Gundy is also worried about other issues, such as recruiting. It’s no secret the Big 12 slipped in recruiting this year, particularly in Texas.

“You are getting the SEC Network, and you are getting the Big Ten Network and you are getting the Pac[-12 Network],” Gundy said. “Until we come together as a group [and] find a financial solution to eliminating the Longhorn Network, [there will be issues].”

Gundy’s views on the network are the same as those of Oklahoma president David Boren. Oklahoma’s former governor has been the most outspoken Big 12 source on the subject saying the league needs to expand and add a conference championship game.

“I appreciate what Boren is doing,” the coach said.

It’s been suggested there is a way to fold LHN into a possible Big 12 Network. The infrastructure is already there in Austin.

“If Texas doesn’t [fold LHN] in X number of years, they’re going to be in the Pac-12 or SEC,” Gundy said. “If that’s what they want, keep riding this horse. If you don’t want that, you better make some changes or it’s going to happen whether you like it or not.”

Mike Gundy led Oklahoma State to a 10-3 record in 2015. (USATSI)
Mike Gundy led Oklahoma State to a 10-3 record in 2015. (USATSI)

The league is in the process of a wide-ranging discussion on those subjects. If it does any or all of the three -- expansion, network, league championship game -- it will likely be announced by this summer.

“I don’t see anyone coming into this league,” Gundy said. “Who you going to get? You need strong football history, tradition, some type of television market. They want schools that have reputation academically. That market is not out there right now.”

A conference championship game could be a coin-flip decision for the Big 12. Does it want to get back into a postseason format where the underdog has won 28 percent of the time since league champ games started in 1992?

In the 15 years the Big 12 staged such a game (1996-2010), the underdog covered or won outright 40 percent of the time. If the Big 12 held a league championship game in 2015, Oklahoma and Oklahoma State would have played consecutive contests.

“We don’t need a championship game,” Gundy said matter-of-factly.

Much of the programming for a conference network would have to come from so-called third-tier inventory -- minor sports below football and basketball. Big 12 schools currently distribute those sports on a variety of platforms ranging from digital to regional sports networks.

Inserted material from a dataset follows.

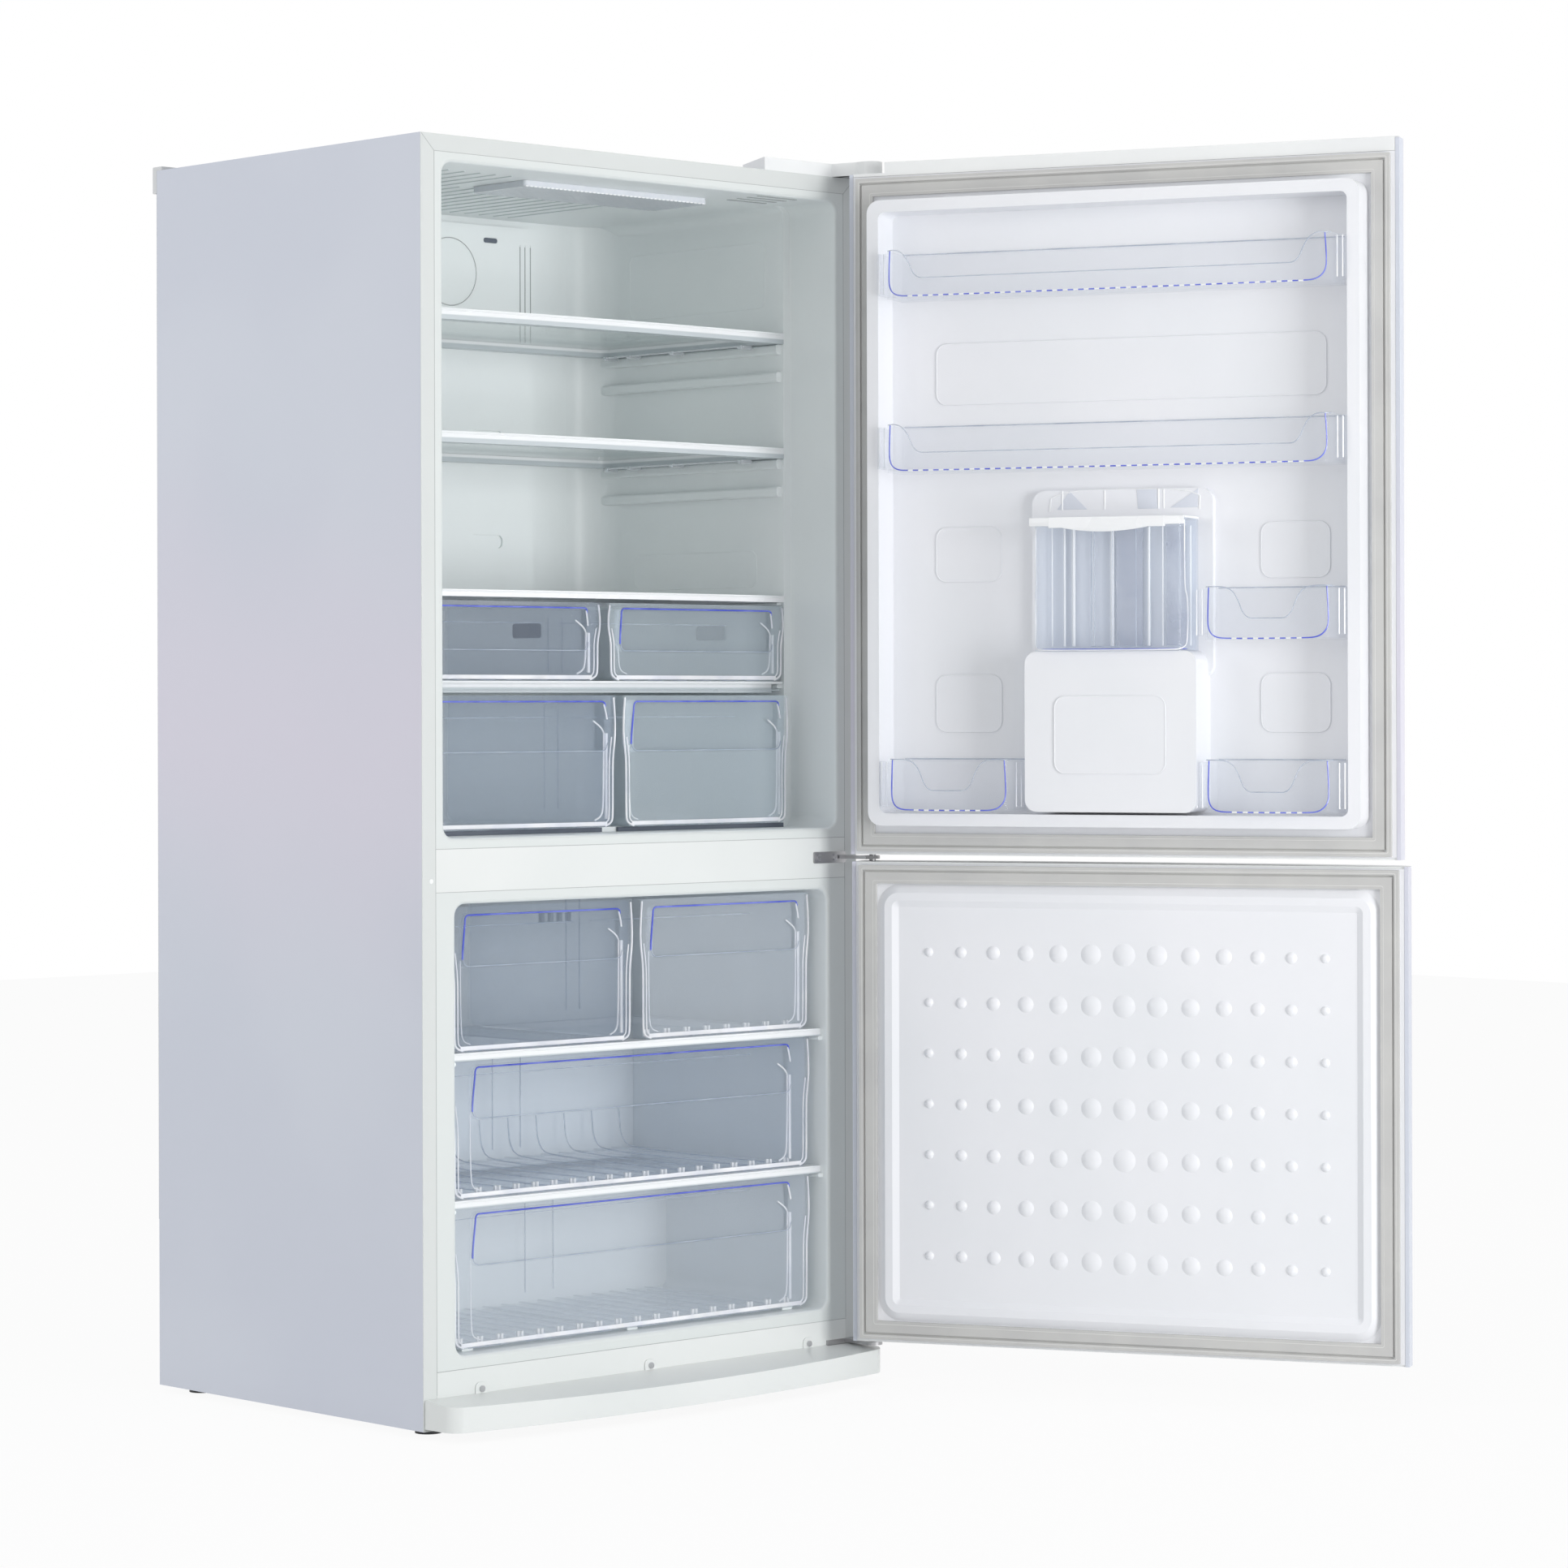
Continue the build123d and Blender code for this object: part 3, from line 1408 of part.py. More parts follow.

The Big 12 still has nine years to run (through 2024-25) on its current rights deal with ESPN and Fox. The league is bonded together by that deal and a grant of rights. That means if a school leaves at any time before the term of that contract its television rights stay with the Big 12.

Essentially, no schools can leave without a massive legal fight. Some blamed the unique one-school nature of LHN for the Big 12’s upheaval at the beginning of this decade. The league shrunk to eight teams before quickly adding West Virginia and TCU. Its rights fees put it third among all conferences, behind the SEC and Big Ten.

The Big 12 distributes between $23-25 million per year to member schools. Bowlsby told CBS Sports if the conference does nothing to address the current disparity, it will be $20 million per school annually behind the SEC and Big Ten in 12 years.

Gundy’s comments on the subject are the first from a Big 12 coach. He knows a league coach doesn’t have much say in such matters but spoke out anyway during a wide-ranging discussion regarding football.

Gundy, 48, is third in seniority in Big 12 experience among the league’s current coaches going into his 12th season.

“It’s not working right now, in my opinion,” Gundy said. “It’s nobody’s fault. It’s not the Longhorn Network and it’s not Texas. But who’s going to give in, who is going to make it work?”

The 4 1/2-year old LHN currently has about 20 million cable TV subscribers nationwide. The subscription fee -- what viewers pay on their monthly cable bill -- in the Texas footprint is approximately 28 cents for its 6.5 million viewers.

That fee is significantly lower outside of Texas.

“We can't do a network without Texas raising its hand and saying, ‘We're willing to roll it in,'" Bowlsby told CBS Sports in early March. “We've had those conversations, but they haven't raised their hand. But they also haven't said, ‘Stop right now. We're not willing to talk about it.'”

Bowlsby had no comment Monday on Gundy’s views.